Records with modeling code

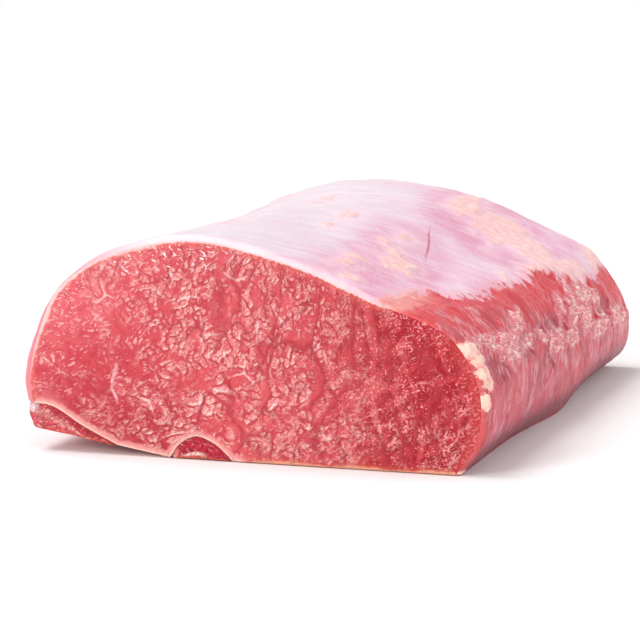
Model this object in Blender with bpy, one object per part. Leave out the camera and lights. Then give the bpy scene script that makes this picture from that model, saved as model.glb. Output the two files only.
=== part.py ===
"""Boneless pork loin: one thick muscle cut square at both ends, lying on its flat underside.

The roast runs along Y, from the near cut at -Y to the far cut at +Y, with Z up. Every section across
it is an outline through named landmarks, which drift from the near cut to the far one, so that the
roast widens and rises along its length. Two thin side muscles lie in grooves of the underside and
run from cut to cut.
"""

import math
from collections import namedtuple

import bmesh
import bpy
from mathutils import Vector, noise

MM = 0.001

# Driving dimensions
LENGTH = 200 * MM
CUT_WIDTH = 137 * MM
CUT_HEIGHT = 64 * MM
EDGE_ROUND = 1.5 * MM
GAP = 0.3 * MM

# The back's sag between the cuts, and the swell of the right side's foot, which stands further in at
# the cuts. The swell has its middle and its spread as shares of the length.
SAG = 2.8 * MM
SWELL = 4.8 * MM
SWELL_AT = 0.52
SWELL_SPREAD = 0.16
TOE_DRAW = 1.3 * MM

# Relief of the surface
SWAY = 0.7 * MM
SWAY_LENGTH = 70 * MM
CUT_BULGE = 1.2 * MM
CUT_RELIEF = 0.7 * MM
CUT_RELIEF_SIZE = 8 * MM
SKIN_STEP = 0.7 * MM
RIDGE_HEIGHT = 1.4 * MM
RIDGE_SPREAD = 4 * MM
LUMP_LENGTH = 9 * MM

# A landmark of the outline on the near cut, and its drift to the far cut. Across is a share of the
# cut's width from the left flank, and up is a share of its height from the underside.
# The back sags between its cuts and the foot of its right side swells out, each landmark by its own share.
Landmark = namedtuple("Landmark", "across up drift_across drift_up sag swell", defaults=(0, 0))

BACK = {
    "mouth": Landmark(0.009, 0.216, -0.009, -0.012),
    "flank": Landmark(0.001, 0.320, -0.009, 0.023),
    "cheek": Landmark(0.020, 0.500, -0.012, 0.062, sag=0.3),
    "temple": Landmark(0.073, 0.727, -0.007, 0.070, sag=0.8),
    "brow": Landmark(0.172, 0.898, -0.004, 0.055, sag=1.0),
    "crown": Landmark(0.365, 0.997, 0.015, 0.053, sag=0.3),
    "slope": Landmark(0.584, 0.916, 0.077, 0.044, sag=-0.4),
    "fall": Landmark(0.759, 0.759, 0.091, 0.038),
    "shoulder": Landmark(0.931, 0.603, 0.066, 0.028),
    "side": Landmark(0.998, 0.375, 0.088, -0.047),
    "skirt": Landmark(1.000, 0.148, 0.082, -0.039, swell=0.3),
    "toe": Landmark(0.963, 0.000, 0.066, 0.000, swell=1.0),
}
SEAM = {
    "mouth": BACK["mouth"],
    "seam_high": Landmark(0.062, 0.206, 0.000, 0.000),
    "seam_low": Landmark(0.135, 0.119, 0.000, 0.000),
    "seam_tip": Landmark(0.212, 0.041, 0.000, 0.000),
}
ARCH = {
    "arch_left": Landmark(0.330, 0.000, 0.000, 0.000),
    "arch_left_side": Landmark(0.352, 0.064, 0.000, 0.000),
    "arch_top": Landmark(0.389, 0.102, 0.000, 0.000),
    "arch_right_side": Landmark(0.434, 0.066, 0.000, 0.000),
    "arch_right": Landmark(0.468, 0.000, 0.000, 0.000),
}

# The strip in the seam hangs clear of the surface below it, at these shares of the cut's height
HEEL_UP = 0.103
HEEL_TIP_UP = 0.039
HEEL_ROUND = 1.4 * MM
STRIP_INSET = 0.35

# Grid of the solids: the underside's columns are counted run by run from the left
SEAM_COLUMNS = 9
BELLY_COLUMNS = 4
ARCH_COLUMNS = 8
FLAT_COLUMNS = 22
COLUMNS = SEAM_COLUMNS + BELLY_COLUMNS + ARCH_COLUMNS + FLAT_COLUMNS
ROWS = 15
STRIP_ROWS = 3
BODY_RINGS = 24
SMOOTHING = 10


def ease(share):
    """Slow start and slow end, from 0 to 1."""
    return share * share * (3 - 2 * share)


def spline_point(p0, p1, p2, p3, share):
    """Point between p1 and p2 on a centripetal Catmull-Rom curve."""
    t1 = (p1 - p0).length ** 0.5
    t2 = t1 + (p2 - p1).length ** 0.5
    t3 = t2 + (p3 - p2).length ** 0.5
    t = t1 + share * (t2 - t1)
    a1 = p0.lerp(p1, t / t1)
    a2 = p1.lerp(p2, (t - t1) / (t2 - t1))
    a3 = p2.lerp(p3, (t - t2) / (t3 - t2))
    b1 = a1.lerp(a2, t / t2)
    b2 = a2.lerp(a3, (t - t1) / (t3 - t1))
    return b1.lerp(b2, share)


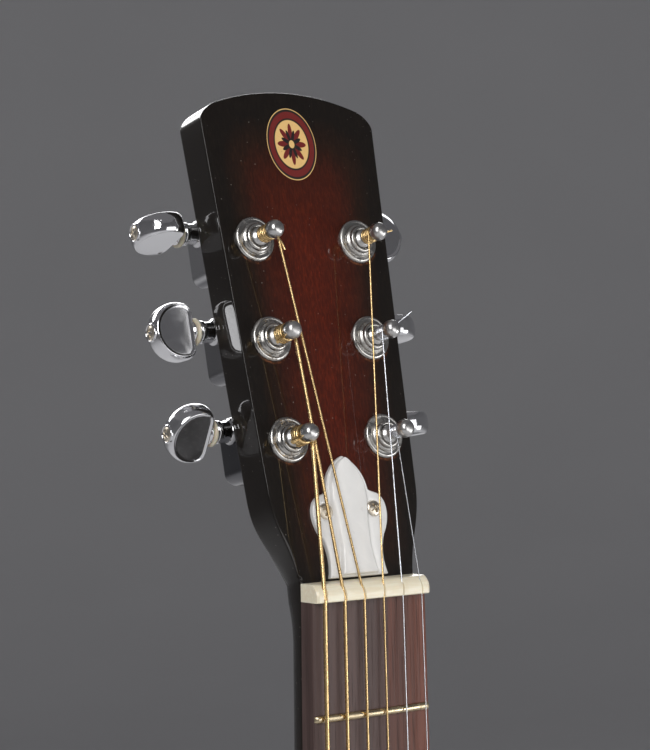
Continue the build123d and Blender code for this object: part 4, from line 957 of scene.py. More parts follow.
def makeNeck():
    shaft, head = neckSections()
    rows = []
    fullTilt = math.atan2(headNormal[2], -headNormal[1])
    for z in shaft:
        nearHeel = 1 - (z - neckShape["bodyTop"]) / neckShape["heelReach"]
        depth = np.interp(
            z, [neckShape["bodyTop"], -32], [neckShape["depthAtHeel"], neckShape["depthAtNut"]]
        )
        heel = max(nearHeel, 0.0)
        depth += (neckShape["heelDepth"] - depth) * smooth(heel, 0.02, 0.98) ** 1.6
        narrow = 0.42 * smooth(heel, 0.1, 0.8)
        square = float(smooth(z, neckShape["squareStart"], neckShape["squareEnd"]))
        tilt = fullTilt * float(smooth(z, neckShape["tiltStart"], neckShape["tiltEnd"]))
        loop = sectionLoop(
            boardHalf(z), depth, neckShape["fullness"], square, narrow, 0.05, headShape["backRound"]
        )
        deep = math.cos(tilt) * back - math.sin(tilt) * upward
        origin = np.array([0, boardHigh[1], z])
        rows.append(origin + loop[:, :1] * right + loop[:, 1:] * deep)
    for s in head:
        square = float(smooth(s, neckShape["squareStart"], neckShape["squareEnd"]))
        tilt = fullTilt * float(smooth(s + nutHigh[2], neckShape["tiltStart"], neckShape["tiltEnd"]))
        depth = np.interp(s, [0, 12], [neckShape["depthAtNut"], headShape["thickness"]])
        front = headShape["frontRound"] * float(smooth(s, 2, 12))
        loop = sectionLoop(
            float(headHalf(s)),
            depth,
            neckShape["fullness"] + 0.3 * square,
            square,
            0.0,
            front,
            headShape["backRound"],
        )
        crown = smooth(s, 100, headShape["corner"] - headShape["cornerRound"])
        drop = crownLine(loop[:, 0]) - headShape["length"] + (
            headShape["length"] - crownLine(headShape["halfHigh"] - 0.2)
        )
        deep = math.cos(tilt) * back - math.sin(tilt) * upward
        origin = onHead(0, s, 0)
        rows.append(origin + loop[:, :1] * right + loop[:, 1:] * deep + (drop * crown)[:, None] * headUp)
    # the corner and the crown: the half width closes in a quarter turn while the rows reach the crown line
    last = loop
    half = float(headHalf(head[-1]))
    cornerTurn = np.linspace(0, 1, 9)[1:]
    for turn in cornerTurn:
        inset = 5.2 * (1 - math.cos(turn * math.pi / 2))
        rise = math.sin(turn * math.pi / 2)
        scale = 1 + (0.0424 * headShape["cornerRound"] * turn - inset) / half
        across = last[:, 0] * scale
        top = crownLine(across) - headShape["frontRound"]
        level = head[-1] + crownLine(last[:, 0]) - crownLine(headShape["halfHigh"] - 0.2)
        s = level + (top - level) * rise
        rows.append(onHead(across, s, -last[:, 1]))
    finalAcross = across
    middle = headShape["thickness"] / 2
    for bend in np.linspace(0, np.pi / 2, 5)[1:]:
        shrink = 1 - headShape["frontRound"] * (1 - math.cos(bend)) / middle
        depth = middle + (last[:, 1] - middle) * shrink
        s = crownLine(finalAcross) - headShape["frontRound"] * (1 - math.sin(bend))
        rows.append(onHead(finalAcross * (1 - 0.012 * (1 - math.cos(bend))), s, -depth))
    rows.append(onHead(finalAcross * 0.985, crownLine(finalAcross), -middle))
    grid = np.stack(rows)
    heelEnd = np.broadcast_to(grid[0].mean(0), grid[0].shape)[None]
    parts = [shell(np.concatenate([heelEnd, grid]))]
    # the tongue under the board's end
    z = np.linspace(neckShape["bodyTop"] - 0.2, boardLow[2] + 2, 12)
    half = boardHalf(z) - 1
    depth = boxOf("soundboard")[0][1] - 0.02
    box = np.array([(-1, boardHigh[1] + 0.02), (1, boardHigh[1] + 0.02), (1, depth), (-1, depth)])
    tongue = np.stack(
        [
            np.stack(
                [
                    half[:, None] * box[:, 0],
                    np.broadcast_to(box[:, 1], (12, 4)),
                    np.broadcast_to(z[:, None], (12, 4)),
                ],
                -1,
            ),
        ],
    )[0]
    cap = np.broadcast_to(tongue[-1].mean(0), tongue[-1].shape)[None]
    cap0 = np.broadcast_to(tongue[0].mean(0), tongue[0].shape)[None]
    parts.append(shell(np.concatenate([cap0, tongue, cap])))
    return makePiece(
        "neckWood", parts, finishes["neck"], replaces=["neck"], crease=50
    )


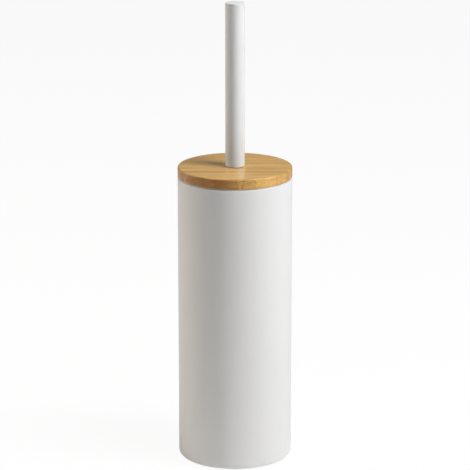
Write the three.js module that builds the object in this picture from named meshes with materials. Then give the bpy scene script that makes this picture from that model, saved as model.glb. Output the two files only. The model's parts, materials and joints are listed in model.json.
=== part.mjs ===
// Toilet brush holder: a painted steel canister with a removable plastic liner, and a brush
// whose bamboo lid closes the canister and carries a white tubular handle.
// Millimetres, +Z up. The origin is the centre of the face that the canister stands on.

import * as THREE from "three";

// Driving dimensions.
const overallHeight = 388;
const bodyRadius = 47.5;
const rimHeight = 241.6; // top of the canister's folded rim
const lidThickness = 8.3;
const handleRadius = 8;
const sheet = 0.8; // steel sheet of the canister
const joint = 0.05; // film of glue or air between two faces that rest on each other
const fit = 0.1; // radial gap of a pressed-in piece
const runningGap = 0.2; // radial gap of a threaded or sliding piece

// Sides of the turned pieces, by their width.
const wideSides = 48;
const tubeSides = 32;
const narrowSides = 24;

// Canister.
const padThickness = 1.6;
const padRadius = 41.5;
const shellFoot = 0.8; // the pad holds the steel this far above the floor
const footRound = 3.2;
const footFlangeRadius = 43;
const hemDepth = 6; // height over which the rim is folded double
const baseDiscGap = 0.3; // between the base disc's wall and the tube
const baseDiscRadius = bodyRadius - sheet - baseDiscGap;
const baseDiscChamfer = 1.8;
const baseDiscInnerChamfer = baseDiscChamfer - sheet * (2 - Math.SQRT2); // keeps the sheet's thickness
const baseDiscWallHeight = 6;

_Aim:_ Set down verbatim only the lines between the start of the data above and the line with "LUMP_LENGTH = 9 * MM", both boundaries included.

_Output of the exercise:_
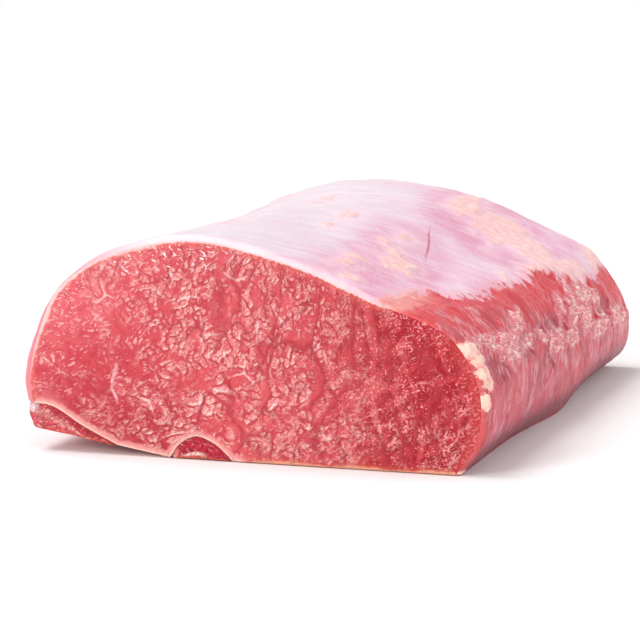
Model this object in Blender with bpy, one object per part. Leave out the camera and lights. Then give the bpy scene script that makes this picture from that model, saved as model.glb. Output the two files only.
=== part.py ===
"""Boneless pork loin: one thick muscle cut square at both ends, lying on its flat underside.

The roast runs along Y, from the near cut at -Y to the far cut at +Y, with Z up. Every section across
it is an outline through named landmarks, which drift from the near cut to the far one, so that the
roast widens and rises along its length. Two thin side muscles lie in grooves of the underside and
run from cut to cut.
"""

import math
from collections import namedtuple

import bmesh
import bpy
from mathutils import Vector, noise

MM = 0.001

# Driving dimensions
LENGTH = 200 * MM
CUT_WIDTH = 137 * MM
CUT_HEIGHT = 64 * MM
EDGE_ROUND = 1.5 * MM
GAP = 0.3 * MM

# The back's sag between the cuts, and the swell of the right side's foot, which stands further in at
# the cuts. The swell has its middle and its spread as shares of the length.
SAG = 2.8 * MM
SWELL = 4.8 * MM
SWELL_AT = 0.52
SWELL_SPREAD = 0.16
TOE_DRAW = 1.3 * MM

# Relief of the surface
SWAY = 0.7 * MM
SWAY_LENGTH = 70 * MM
CUT_BULGE = 1.2 * MM
CUT_RELIEF = 0.7 * MM
CUT_RELIEF_SIZE = 8 * MM
SKIN_STEP = 0.7 * MM
RIDGE_HEIGHT = 1.4 * MM
RIDGE_SPREAD = 4 * MM
LUMP_LENGTH = 9 * MM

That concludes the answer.